Third International Conference on Spoken Language Processing (ICSLP 94)
In this paper we present a new research project to obtain a statistical survey of the pronunciation of German using an automatic system for segmentation and labeling of speech data and a very large data base of spoken German (GermAn Spoken in Public, GASP). It mainly involves the development of two components: a) An automatic system of speech verification (PHONSEG) which produces a segmentation with semi-continuous HMMs corresponding to a given input-string of phonetic segment labels, b) A rule corpus of German pronunciation (PHONHYP) with which various possible forms of pronunciation can be derived from a citation form in order to model the variability of speech on a relatively broad segmental level. The rules express processes in German that are well-known and that can be observed in manual transcriptions as for example contained in the German PhonDat database. The input to the system as a whole is the speech wave and the orthographic representation or the citation forms of the words contained in the utterance as a string of phonetic symbols.
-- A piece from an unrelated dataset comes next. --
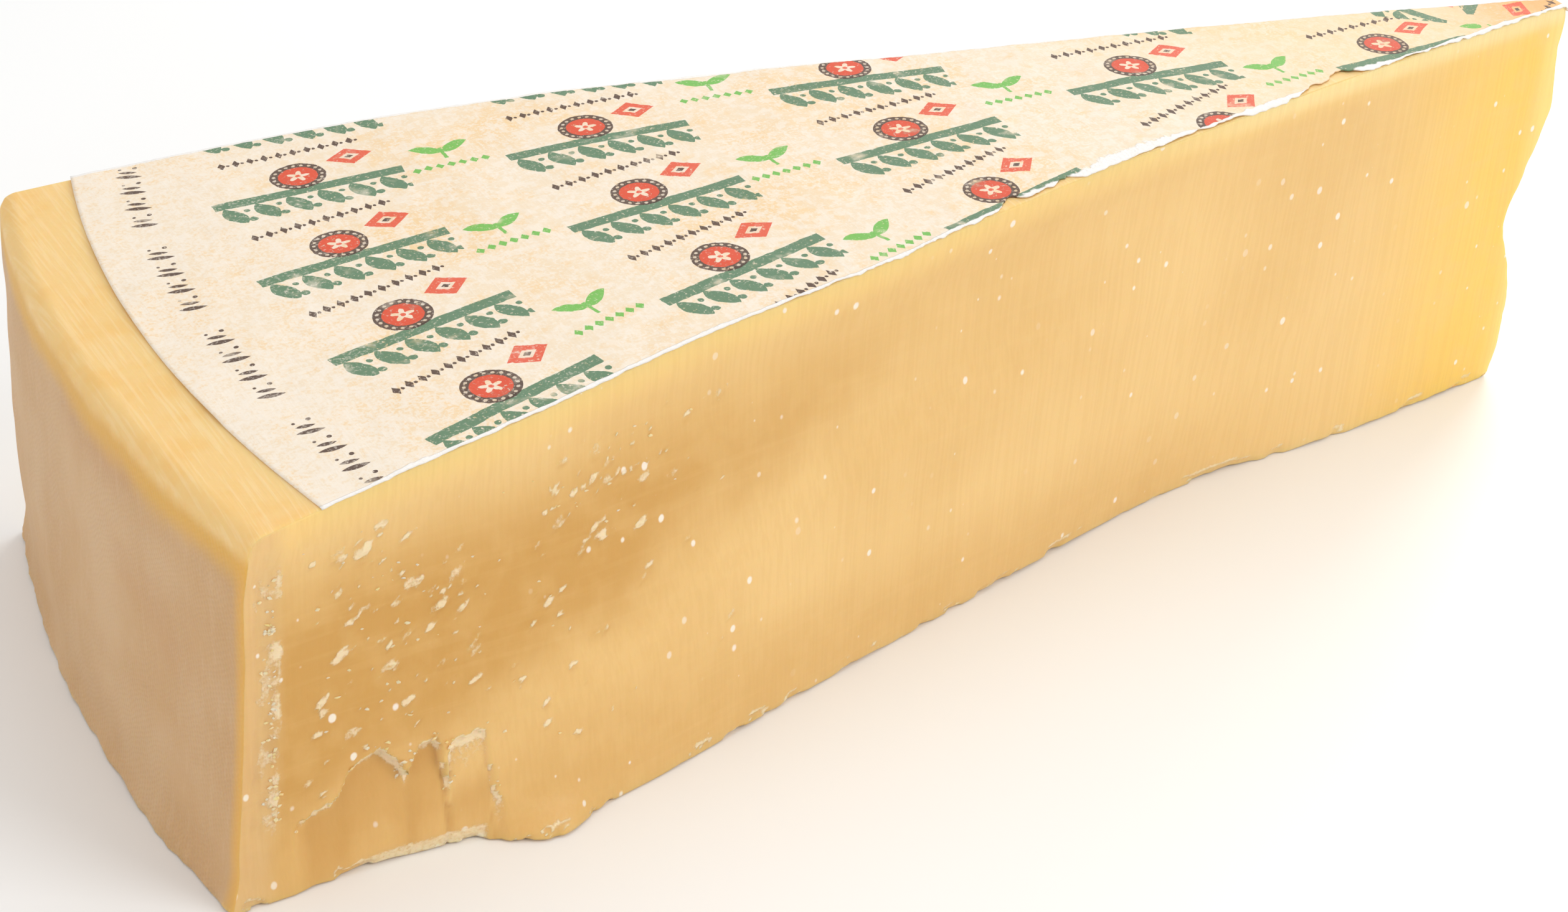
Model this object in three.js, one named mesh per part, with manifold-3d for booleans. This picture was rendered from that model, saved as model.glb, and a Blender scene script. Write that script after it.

PHONSEG matches all possible forms that have been derived by PHONHYP on the signal and evaluates the likelihood. The output is the segmentation with the highest maximum overall likelihood, the corresponding labels and for each segment the time-normalized log likelihood.
Bibliographic reference. Wesenick, Maria-Barbara / Schiel, Florian (1994): "Applying speech verification to a large data base of German to obtain a statistical survey about rules of pronunciation", In ICSLP-1994, 279-282.